• WRITTEN EXERCISE: Return the listing word for word, as given.

+++ INFORMATION PROVIDED +++

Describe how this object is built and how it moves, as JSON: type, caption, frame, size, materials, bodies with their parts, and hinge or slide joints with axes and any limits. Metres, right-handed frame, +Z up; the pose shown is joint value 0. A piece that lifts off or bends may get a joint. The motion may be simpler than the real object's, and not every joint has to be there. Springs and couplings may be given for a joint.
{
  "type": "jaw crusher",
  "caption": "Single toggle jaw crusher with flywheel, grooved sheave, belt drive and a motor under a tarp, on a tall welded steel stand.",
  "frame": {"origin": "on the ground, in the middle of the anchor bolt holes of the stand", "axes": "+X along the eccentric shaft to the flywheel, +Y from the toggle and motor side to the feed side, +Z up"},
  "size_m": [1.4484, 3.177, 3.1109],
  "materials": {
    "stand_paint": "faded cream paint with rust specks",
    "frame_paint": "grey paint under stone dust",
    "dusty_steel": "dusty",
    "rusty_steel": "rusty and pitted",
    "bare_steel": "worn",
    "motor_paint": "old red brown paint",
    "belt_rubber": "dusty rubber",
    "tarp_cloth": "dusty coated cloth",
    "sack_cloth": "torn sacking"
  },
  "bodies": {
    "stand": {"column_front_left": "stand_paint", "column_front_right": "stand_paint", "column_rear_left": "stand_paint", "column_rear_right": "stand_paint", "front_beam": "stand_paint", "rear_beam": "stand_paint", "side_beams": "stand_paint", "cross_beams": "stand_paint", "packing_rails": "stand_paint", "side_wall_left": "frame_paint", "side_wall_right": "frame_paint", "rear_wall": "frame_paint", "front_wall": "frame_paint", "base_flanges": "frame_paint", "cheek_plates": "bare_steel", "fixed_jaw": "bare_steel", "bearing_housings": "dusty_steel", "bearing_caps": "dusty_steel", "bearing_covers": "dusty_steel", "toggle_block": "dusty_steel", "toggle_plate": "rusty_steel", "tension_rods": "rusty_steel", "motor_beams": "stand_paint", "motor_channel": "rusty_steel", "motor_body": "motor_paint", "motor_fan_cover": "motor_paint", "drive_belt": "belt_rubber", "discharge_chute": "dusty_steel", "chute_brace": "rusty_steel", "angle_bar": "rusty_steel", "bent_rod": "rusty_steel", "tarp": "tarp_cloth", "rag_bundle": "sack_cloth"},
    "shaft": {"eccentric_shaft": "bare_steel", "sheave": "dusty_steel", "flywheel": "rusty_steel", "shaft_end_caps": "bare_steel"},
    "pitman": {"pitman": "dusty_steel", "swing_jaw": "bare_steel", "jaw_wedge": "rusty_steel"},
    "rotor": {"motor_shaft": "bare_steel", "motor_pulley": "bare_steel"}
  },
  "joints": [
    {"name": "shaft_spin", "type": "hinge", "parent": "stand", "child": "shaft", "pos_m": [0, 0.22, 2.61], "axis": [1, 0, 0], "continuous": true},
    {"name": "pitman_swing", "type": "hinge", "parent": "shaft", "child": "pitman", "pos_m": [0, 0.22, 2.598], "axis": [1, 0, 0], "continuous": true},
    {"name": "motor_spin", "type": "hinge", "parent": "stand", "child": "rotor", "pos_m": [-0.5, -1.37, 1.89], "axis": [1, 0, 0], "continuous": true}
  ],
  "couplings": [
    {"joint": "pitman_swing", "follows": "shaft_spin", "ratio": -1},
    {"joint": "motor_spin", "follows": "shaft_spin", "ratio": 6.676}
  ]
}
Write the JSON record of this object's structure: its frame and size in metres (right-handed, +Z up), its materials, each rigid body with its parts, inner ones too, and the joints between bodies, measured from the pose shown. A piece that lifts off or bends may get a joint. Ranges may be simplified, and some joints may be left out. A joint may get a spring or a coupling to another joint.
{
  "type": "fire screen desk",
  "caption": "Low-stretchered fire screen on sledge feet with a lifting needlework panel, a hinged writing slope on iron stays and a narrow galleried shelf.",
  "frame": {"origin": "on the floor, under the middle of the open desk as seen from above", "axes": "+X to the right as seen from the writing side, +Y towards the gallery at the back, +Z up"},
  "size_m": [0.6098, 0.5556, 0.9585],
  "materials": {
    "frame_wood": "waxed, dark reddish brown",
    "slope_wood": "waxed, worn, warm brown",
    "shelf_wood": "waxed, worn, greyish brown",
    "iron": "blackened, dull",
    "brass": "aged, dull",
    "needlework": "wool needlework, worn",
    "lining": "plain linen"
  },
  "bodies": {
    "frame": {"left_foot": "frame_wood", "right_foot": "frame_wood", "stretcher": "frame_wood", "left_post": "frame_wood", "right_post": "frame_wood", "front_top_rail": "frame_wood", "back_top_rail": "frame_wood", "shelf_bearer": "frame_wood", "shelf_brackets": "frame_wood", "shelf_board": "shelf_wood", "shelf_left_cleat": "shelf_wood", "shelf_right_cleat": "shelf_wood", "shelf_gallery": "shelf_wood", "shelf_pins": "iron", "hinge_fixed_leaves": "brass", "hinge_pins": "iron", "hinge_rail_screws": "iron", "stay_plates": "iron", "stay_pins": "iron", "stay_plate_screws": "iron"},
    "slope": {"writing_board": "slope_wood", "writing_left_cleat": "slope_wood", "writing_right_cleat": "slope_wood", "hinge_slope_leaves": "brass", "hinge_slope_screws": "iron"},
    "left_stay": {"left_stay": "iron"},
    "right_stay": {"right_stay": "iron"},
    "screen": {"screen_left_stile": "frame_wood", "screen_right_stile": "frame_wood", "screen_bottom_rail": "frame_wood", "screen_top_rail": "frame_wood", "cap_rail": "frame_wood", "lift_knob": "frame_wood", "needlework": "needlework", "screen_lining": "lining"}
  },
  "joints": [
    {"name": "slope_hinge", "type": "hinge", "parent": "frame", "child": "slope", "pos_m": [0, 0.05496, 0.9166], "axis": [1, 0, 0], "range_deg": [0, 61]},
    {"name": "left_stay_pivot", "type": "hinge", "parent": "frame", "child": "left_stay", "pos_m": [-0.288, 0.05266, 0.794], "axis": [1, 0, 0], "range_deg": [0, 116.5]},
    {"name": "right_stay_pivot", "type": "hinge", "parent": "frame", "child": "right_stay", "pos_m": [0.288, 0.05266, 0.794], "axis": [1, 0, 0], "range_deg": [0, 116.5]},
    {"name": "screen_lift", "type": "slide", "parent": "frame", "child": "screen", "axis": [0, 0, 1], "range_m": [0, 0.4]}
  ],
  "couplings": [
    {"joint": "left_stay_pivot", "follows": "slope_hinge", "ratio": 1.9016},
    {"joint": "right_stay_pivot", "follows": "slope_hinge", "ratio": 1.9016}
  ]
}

+++

• FULL OUTPUT:
Describe how this object is built and how it moves, as JSON: type, caption, frame, size, materials, bodies with their parts, and hinge or slide joints with axes and any limits. Metres, right-handed frame, +Z up; the pose shown is joint value 0. A piece that lifts off or bends may get a joint. The motion may be simpler than the real object's, and not every joint has to be there. Springs and couplings may be given for a joint.
{
  "type": "jaw crusher",
  "caption": "Single toggle jaw crusher with flywheel, grooved sheave, belt drive and a motor under a tarp, on a tall welded steel stand.",
  "frame": {"origin": "on the ground, in the middle of the anchor bolt holes of the stand", "axes": "+X along the eccentric shaft to the flywheel, +Y from the toggle and motor side to the feed side, +Z up"},
  "size_m": [1.4484, 3.177, 3.1109],
  "materials": {
    "stand_paint": "faded cream paint with rust specks",
    "frame_paint": "grey paint under stone dust",
    "dusty_steel": "dusty",
    "rusty_steel": "rusty and pitted",
    "bare_steel": "worn",
    "motor_paint": "old red brown paint",
    "belt_rubber": "dusty rubber",
    "tarp_cloth": "dusty coated cloth",
    "sack_cloth": "torn sacking"
  },
  "bodies": {
    "stand": {"column_front_left": "stand_paint", "column_front_right": "stand_paint", "column_rear_left": "stand_paint", "column_rear_right": "stand_paint", "front_beam": "stand_paint", "rear_beam": "stand_paint", "side_beams": "stand_paint", "cross_beams": "stand_paint", "packing_rails": "stand_paint", "side_wall_left": "frame_paint", "side_wall_right": "frame_paint", "rear_wall": "frame_paint", "front_wall": "frame_paint", "base_flanges": "frame_paint", "cheek_plates": "bare_steel", "fixed_jaw": "bare_steel", "bearing_housings": "dusty_steel", "bearing_caps": "dusty_steel", "bearing_covers": "dusty_steel", "toggle_block": "dusty_steel", "toggle_plate": "rusty_steel", "tension_rods": "rusty_steel", "motor_beams": "stand_paint", "motor_channel": "rusty_steel", "motor_body": "motor_paint", "motor_fan_cover": "motor_paint", "drive_belt": "belt_rubber", "discharge_chute": "dusty_steel", "chute_brace": "rusty_steel", "angle_bar": "rusty_steel", "bent_rod": "rusty_steel", "tarp": "tarp_cloth", "rag_bundle": "sack_cloth"},
    "shaft": {"eccentric_shaft": "bare_steel", "sheave": "dusty_steel", "flywheel": "rusty_steel", "shaft_end_caps": "bare_steel"},
    "pitman": {"pitman": "dusty_steel", "swing_jaw": "bare_steel", "jaw_wedge": "rusty_steel"},
    "rotor": {"motor_shaft": "bare_steel", "motor_pulley": "bare_steel"}
  },
  "joints": [
    {"name": "shaft_spin", "type": "hinge", "parent": "stand", "child": "shaft", "pos_m": [0, 0.22, 2.61], "axis": [1, 0, 0], "continuous": true},
    {"name": "pitman_swing", "type": "hinge", "parent": "shaft", "child": "pitman", "pos_m": [0, 0.22, 2.598], "axis": [1, 0, 0], "continuous": true},
    {"name": "motor_spin", "type": "hinge", "parent": "stand", "child": "rotor", "pos_m": [-0.5, -1.37, 1.89], "axis": [1, 0, 0], "continuous": true}
  ],
  "couplings": [
    {"joint": "pitman_swing", "follows": "shaft_spin", "ratio": -1},
    {"joint": "motor_spin", "follows": "shaft_spin", "ratio": 6.676}
  ]
}
Write the JSON record of this object's structure: its frame and size in metres (right-handed, +Z up), its materials, each rigid body with its parts, inner ones too, and the joints between bodies, measured from the pose shown. A piece that lifts off or bends may get a joint. Ranges may be simplified, and some joints may be left out. A joint may get a spring or a coupling to another joint.
{
  "type": "fire screen desk",
  "caption": "Low-stretchered fire screen on sledge feet with a lifting needlework panel, a hinged writing slope on iron stays and a narrow galleried shelf.",
  "frame": {"origin": "on the floor, under the middle of the open desk as seen from above", "axes": "+X to the right as seen from the writing side, +Y towards the gallery at the back, +Z up"},
  "size_m": [0.6098, 0.5556, 0.9585],
  "materials": {
    "frame_wood": "waxed, dark reddish brown",
    "slope_wood": "waxed, worn, warm brown",
    "shelf_wood": "waxed, worn, greyish brown",
    "iron": "blackened, dull",
    "brass": "aged, dull",
    "needlework": "wool needlework, worn",
    "lining": "plain linen"
  },
  "bodies": {
    "frame": {"left_foot": "frame_wood", "right_foot": "frame_wood", "stretcher": "frame_wood", "left_post": "frame_wood", "right_post": "frame_wood", "front_top_rail": "frame_wood", "back_top_rail": "frame_wood", "shelf_bearer": "frame_wood", "shelf_brackets": "frame_wood", "shelf_board": "shelf_wood", "shelf_left_cleat": "shelf_wood", "shelf_right_cleat": "shelf_wood", "shelf_gallery": "shelf_wood", "shelf_pins": "iron", "hinge_fixed_leaves": "brass", "hinge_pins": "iron", "hinge_rail_screws": "iron", "stay_plates": "iron", "stay_pins": "iron", "stay_plate_screws": "iron"},
    "slope": {"writing_board": "slope_wood", "writing_left_cleat": "slope_wood", "writing_right_cleat": "slope_wood", "hinge_slope_leaves": "brass", "hinge_slope_screws": "iron"},
    "left_stay": {"left_stay": "iron"},
    "right_stay": {"right_stay": "iron"},
    "screen": {"screen_left_stile": "frame_wood", "screen_right_stile": "frame_wood", "screen_bottom_rail": "frame_wood", "screen_top_rail": "frame_wood", "cap_rail": "frame_wood", "lift_knob": "frame_wood", "needlework": "needlework", "screen_lining": "lining"}
  },
  "joints": [
    {"name": "slope_hinge", "type": "hinge", "parent": "frame", "child": "slope", "pos_m": [0, 0.05496, 0.9166], "axis": [1, 0, 0], "range_deg": [0, 61]},
    {"name": "left_stay_pivot", "type": "hinge", "parent": "frame", "child": "left_stay", "pos_m": [-0.288, 0.05266, 0.794], "axis": [1, 0, 0], "range_deg": [0, 116.5]},
    {"name": "right_stay_pivot", "type": "hinge", "parent": "frame", "child": "right_stay", "pos_m": [0.288, 0.05266, 0.794], "axis": [1, 0, 0], "range_deg": [0, 116.5]},
    {"name": "screen_lift", "type": "slide", "parent": "frame", "child": "screen", "axis": [0, 0, 1], "range_m": [0, 0.4]}
  ],
  "couplings": [
    {"joint": "left_stay_pivot", "follows": "slope_hinge", "ratio": 1.9016},
    {"joint": "right_stay_pivot", "follows": "slope_hinge", "ratio": 1.9016}
  ]
}